### INSTRUCTION
Filter this data down to the lines that hold "from", and copy them.

__________

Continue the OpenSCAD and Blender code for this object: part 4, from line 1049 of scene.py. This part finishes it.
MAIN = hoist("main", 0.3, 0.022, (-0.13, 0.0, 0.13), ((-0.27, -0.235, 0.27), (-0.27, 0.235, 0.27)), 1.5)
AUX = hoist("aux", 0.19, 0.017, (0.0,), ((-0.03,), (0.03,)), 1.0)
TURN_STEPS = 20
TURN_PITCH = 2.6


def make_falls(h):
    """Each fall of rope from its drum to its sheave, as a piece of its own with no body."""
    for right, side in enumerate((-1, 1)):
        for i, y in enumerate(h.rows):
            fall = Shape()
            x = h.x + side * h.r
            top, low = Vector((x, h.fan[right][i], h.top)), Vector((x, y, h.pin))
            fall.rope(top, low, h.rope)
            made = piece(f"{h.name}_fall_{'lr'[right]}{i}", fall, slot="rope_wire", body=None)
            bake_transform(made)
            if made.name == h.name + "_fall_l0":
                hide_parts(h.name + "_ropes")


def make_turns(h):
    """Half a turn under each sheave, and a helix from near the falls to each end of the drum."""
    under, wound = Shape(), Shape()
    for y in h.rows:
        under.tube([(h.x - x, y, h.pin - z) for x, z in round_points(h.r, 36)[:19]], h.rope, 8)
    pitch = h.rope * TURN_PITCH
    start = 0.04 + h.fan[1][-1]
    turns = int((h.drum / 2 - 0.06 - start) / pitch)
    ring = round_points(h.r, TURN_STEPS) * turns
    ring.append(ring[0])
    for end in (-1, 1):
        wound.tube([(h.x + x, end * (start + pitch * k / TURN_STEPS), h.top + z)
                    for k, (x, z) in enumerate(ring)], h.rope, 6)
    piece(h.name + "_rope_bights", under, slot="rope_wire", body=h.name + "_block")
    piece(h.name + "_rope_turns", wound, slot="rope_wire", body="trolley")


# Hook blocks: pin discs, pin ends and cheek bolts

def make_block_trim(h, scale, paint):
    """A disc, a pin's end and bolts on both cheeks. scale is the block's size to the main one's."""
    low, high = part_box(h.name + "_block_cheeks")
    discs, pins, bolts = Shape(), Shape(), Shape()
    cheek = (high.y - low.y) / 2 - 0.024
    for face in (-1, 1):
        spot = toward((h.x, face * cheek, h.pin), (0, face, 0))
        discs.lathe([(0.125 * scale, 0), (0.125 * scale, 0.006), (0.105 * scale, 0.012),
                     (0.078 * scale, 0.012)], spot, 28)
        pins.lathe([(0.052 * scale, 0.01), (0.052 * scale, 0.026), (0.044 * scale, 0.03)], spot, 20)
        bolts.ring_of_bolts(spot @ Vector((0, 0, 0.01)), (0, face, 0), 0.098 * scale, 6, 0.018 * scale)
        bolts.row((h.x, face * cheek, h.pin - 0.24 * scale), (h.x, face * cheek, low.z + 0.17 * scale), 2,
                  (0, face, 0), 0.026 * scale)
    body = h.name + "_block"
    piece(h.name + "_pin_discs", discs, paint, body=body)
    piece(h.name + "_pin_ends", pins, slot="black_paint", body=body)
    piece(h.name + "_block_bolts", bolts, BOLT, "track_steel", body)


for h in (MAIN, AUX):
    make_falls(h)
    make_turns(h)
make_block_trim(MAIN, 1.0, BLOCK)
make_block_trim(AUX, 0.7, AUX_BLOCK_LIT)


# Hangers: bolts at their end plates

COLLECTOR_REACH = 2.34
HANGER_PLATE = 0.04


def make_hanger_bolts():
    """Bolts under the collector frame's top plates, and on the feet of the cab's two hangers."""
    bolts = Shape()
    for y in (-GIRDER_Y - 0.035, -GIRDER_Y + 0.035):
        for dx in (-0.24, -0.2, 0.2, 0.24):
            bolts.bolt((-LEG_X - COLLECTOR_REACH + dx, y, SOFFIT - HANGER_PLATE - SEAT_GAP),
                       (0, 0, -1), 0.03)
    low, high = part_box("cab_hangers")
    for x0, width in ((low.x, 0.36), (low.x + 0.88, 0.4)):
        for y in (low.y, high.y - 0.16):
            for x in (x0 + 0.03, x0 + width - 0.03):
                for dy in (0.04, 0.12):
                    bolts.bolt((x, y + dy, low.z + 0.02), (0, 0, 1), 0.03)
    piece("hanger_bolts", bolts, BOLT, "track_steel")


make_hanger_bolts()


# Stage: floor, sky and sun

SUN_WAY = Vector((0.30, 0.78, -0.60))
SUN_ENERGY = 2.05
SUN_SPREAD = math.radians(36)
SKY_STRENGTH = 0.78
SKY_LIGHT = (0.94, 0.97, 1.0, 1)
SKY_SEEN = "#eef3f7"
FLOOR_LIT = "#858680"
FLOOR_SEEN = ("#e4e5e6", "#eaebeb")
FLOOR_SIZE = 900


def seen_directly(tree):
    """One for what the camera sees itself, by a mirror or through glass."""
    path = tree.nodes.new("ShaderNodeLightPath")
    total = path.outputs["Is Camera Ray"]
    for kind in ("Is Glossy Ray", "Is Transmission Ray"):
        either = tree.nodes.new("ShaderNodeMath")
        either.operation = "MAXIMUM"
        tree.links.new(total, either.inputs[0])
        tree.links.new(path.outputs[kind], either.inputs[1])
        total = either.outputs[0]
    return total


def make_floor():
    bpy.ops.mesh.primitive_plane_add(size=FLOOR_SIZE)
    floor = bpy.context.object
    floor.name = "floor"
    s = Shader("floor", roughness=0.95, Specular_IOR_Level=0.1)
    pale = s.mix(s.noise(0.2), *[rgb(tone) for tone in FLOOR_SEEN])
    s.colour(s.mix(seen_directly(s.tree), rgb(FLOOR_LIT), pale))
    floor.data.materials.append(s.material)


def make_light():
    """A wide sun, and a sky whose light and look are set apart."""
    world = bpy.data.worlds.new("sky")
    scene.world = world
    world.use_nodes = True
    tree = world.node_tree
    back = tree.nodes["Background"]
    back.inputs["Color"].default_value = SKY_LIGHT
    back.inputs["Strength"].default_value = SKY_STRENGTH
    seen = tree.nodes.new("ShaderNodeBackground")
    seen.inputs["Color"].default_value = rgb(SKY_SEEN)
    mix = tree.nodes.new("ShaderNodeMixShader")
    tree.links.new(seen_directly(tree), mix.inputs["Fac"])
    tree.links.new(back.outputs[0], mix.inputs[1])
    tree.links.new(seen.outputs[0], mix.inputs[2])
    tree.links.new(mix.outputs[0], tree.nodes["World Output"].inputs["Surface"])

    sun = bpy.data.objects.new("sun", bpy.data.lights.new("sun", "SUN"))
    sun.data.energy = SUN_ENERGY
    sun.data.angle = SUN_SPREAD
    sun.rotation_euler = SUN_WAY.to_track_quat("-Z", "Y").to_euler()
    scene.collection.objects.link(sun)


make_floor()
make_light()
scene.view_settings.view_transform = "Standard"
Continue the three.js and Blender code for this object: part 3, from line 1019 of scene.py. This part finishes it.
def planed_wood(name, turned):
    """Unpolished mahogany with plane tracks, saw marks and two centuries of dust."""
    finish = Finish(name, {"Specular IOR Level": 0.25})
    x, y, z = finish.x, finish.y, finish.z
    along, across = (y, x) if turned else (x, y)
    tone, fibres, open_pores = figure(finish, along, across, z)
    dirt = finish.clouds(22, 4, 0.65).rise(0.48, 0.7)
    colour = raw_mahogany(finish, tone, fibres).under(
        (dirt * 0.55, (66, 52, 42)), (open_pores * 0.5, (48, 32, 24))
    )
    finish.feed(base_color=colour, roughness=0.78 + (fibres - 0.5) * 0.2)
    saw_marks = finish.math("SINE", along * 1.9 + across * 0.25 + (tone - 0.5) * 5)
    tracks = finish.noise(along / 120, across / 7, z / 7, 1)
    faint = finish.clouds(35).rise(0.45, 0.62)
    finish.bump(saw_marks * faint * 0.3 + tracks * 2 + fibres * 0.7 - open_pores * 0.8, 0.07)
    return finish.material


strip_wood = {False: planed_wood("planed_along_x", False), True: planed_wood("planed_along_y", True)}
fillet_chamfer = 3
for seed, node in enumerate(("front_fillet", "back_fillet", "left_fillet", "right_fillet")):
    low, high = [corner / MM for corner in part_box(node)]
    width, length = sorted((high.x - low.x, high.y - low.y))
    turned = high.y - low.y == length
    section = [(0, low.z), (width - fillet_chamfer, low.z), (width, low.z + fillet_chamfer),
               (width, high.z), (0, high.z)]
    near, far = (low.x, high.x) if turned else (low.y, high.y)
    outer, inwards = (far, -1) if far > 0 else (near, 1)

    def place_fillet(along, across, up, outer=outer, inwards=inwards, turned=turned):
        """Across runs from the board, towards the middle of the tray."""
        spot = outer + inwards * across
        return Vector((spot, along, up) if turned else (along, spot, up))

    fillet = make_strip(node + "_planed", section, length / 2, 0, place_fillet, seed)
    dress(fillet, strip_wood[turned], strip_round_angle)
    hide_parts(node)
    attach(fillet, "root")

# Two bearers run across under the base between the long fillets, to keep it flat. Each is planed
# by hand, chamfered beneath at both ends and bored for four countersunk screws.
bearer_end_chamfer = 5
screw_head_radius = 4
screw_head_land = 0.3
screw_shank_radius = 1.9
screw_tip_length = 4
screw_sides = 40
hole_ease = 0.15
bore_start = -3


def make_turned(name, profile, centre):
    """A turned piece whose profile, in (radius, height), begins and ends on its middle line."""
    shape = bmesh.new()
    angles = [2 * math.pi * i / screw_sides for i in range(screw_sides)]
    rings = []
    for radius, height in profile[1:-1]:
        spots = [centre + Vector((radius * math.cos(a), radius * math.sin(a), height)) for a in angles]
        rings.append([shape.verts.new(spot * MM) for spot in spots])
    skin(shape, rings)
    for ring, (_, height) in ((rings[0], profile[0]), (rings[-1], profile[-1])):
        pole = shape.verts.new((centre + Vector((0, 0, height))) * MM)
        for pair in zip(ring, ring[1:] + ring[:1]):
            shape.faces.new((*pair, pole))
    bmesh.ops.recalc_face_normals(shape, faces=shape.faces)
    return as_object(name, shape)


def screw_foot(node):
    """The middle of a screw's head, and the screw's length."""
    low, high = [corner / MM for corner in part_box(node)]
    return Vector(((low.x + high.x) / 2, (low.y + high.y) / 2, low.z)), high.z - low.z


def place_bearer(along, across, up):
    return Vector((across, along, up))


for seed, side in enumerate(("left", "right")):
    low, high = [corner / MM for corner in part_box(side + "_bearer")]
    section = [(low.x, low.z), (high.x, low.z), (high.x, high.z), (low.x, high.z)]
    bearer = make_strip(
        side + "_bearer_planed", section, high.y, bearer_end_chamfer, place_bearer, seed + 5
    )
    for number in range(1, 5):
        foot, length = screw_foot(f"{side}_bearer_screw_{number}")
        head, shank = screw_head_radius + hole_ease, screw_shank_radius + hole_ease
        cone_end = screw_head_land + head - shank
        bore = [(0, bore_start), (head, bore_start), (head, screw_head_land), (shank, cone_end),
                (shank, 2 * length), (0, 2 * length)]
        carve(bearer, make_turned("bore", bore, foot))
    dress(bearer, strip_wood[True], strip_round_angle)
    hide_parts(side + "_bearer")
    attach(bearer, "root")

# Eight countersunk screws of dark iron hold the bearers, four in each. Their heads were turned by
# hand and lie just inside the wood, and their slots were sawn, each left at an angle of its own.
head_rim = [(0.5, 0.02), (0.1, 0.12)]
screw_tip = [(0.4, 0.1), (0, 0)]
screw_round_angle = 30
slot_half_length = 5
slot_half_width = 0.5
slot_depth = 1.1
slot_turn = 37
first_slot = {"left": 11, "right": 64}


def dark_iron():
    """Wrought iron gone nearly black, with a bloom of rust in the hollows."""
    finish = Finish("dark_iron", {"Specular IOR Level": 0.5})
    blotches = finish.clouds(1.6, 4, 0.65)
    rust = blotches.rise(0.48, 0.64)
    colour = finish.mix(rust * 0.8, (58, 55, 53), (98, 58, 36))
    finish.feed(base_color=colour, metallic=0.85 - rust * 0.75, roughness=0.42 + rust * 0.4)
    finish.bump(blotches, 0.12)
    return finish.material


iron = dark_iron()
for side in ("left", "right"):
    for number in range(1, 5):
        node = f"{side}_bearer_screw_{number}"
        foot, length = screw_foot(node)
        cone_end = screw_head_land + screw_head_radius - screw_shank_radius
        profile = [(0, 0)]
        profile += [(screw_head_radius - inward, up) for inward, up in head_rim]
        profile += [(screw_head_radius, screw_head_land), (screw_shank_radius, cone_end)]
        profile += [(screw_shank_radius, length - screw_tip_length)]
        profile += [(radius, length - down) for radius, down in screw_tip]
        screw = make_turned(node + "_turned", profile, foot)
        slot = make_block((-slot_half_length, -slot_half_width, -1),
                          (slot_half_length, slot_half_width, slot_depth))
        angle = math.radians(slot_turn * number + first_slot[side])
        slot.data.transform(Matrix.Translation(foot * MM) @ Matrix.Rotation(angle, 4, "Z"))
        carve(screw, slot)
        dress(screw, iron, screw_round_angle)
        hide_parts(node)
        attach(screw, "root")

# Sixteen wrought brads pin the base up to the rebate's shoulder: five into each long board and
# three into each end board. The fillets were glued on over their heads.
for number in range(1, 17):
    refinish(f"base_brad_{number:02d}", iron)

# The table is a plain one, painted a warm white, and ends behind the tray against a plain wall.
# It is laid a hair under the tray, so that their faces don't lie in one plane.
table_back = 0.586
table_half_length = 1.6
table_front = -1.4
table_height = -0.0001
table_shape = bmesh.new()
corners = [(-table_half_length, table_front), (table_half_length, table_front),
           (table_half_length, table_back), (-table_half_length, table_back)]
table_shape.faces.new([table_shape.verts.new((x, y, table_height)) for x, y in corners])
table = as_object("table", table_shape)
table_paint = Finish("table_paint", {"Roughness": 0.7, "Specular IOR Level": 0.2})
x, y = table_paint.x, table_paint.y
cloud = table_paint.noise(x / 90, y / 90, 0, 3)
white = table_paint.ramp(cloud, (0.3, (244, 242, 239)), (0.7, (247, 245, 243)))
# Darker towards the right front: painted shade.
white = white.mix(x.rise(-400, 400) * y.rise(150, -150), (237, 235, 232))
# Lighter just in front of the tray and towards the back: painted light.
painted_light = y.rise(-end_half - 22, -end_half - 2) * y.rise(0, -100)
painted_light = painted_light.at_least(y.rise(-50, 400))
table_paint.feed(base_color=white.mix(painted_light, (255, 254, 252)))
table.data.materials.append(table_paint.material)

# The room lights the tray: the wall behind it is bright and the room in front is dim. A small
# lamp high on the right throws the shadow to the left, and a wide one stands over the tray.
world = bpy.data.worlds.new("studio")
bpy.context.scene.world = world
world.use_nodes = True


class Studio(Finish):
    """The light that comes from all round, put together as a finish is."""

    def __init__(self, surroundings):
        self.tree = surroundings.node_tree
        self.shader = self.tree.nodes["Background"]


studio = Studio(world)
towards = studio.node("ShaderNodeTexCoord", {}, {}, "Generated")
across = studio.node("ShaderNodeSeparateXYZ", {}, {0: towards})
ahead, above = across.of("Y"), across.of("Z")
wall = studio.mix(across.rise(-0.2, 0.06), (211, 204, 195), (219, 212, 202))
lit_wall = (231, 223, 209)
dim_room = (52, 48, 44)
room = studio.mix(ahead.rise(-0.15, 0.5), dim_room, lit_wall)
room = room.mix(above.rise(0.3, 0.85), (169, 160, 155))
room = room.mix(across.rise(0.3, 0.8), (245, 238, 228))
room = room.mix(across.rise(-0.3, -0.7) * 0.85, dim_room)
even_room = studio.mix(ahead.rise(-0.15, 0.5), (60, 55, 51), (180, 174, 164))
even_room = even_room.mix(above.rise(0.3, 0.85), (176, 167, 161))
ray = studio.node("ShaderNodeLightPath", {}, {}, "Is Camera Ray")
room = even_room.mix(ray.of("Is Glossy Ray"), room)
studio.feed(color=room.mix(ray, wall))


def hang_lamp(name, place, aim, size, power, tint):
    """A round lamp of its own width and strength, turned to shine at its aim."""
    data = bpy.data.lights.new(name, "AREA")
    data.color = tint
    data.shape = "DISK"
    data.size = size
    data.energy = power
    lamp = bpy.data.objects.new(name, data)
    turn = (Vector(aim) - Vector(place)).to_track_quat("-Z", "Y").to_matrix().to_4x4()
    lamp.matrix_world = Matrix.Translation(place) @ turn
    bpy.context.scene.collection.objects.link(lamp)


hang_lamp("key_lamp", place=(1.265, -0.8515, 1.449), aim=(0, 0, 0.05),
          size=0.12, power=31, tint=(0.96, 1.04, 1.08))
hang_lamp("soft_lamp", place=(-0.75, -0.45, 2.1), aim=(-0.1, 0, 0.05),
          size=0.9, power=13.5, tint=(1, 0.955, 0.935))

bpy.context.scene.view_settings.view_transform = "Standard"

__________

### THE RESPONSE
Continue the OpenSCAD and Blender code for this object: part 4, from line 1049 of scene.py. This part finishes it.
    """Each fall of rope from its drum to its sheave, as a piece of its own with no body."""
    """Half a turn under each sheave, and a helix from near the falls to each end of the drum."""
Continue the three.js and Blender code for this object: part 3, from line 1019 of scene.py. This part finishes it.
        """Across runs from the board, towards the middle of the tray."""
    """The light that comes from all round, put together as a finish is."""